Mark Harding Review by Mark Harding 3 Published: 19 Aug 2025 theSpace @ Surgeons' Hall Show Dates: 18 Aug 2025-22 Aug 2025

As the blurb on the Edfringe site suggests, you need some pre-drinks to appreciate this one. Watch Me Die! is theatre produced with the attitude of packing a suitcase by stuffing in clothes any old how and jumping on the lid to get it shut.

Entertaining the audience by any means necessary

Written by Jake Smith, the play is a fever dream of a contemporary Wars of the Roses, combined with a bisexual version of Othello where everyone is shagging each other.

The stage is taken by Miles John, playing Benedict Masters, a soldier under the command of Colonel Olivia. However, the acting/narration is supplemented by the Dead Fool Society team with animations, filmed sequences, written text, sound effects and a puppet.

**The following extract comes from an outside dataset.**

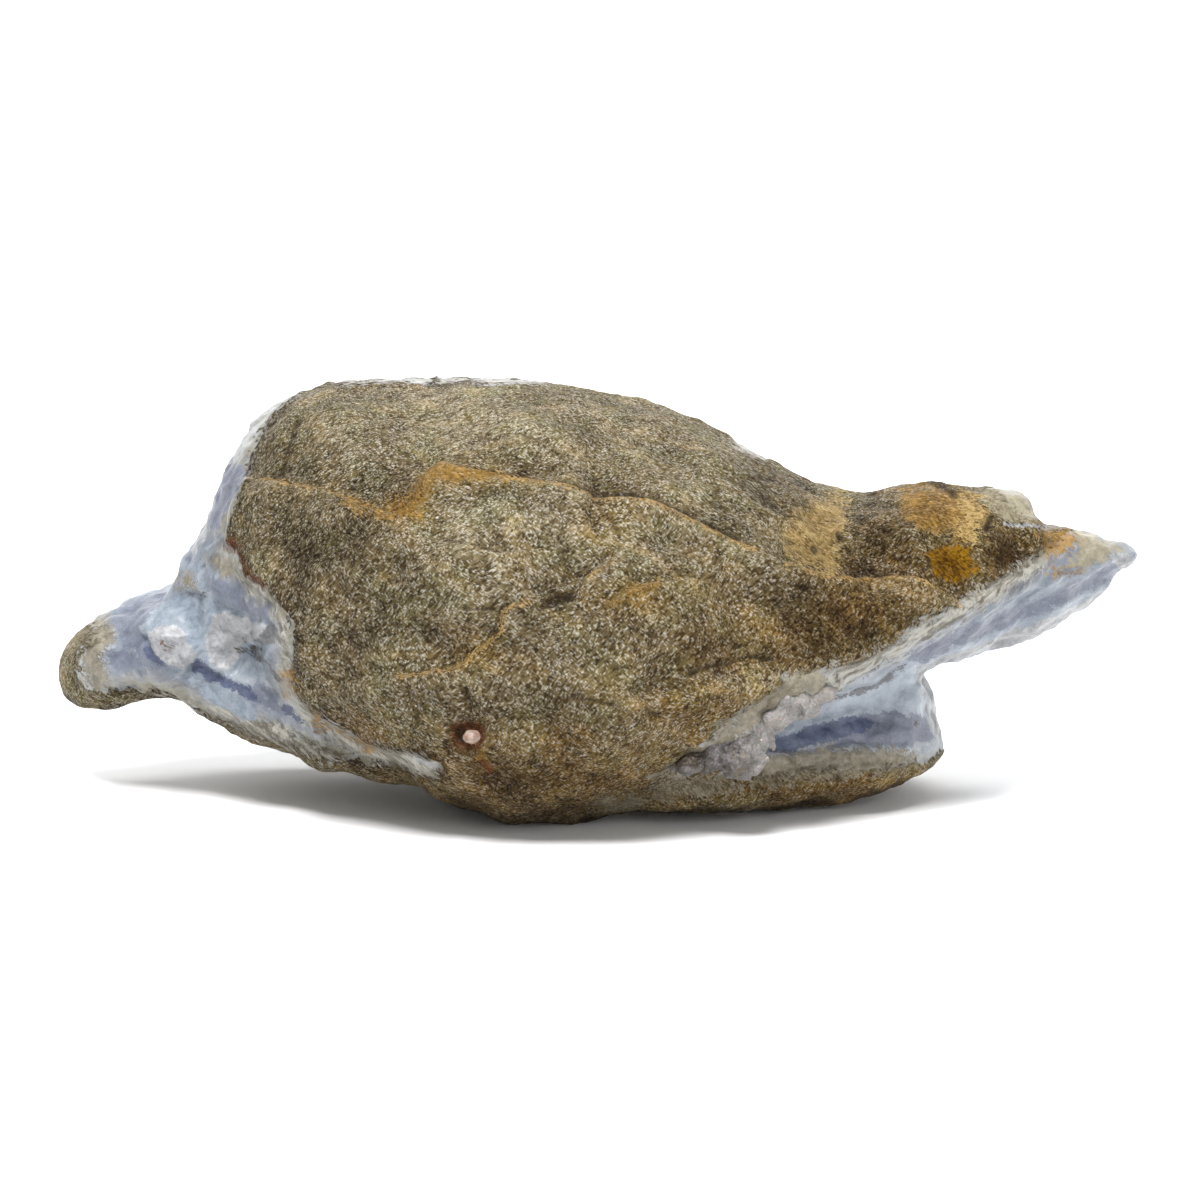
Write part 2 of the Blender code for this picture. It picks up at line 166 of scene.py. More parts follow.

Giving a summary makes it appear more put together than it is. It's a ragbag of jokes – many of them aren’t funny – but the quantity makes up for the quality, so that at least one member of the audience is laughing or squeaking at any one time. (And there are a few good puns thrown in.)

There’s no character depth, no proper structure, no analysis of anything. John, as Masters, and the show as a whole, have the sole aim of grabbing and entertaining the audience by any means necessary. It’s not that the fourth wall is broken, but that there don’t appear to be any walls.

I can’t recommend it as theatre, but if you want a late-night show that is held together by bits of string but is eager to entertain you, then this is worth a punt.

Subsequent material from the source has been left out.